# 09/10 Ride Delta MVMNT Review



## Julian443 (Jan 19, 2010)

Ok so I have been riding these bindings for a week now and I figured that I would put my two cents on them.
First the price $240.00 That was the range I was looking for so I wont complain.
Limited Lifetime warranty: if the chassy bends, breaks, etc. Ride replaces.
Wedgie 2.5 footbeds
Straps are padded well, not too much, not too little, possible just right.
Initially riding the new canted footbed was different, but after a couple laps it felt great. I rock a wider stance and the footbeds really eliminated any stress on my legs and knees.
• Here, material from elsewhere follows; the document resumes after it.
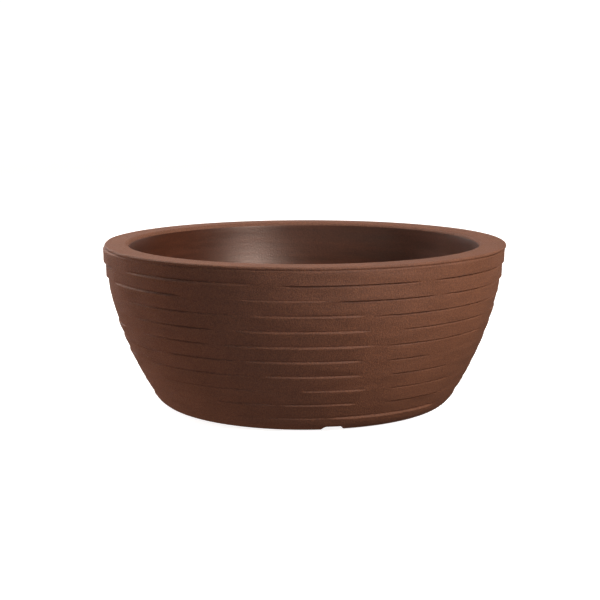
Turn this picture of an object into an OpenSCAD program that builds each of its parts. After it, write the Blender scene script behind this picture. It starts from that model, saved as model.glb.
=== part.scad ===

The response was very good heel to toe. Sent my body all over the mountain, rails, boxes, step downs, 30 ft kickers etc and the impact felt great. A few good spills wore some of the paint off the heel cup but with hard riding takes abuse to equipment. Overall I feel as though the bindings are a great investment. I was torn between the burton cartels, rome 390's and the rides. and the warranty plus the feel of the canted footbeds really swayed me.I dont have too much more to say, if you have any questions post, otherwise take this for what it is. I bought a great pair of bindings and am happy with my purchase, no real drawbacks yet but as soon as I do Ill let you guys all know.
-J


----------



## Guest (Feb 1, 2010)

I have them too from a few years back and really like them.(want to try the wedgies) I have Union Forces and Burton CO2's on my other boards that are freeride. My park board has the Deltas and I like the rigidity of aluminum frame and more importantly the board feel. Seems my feet are right on the board but with just the right amount of gel/cushion under there. It feels different from the plastic ones in that I get a great feel of exactly how the board is interacting with the snow. Never had issues with the ratchets or bolts. Simple, comfy and functional.


----------



## Julian443 (Jan 19, 2010)

Yeah I agree. Since these ride really well, no pun intended I was looking to try the 4.0 wedgies as well. Just to see how they go.


----------



## Guest (Feb 2, 2010)

People have said that the 4.0 wedgies are too much but then again it never hurts to try them out. Keep me posted.


----------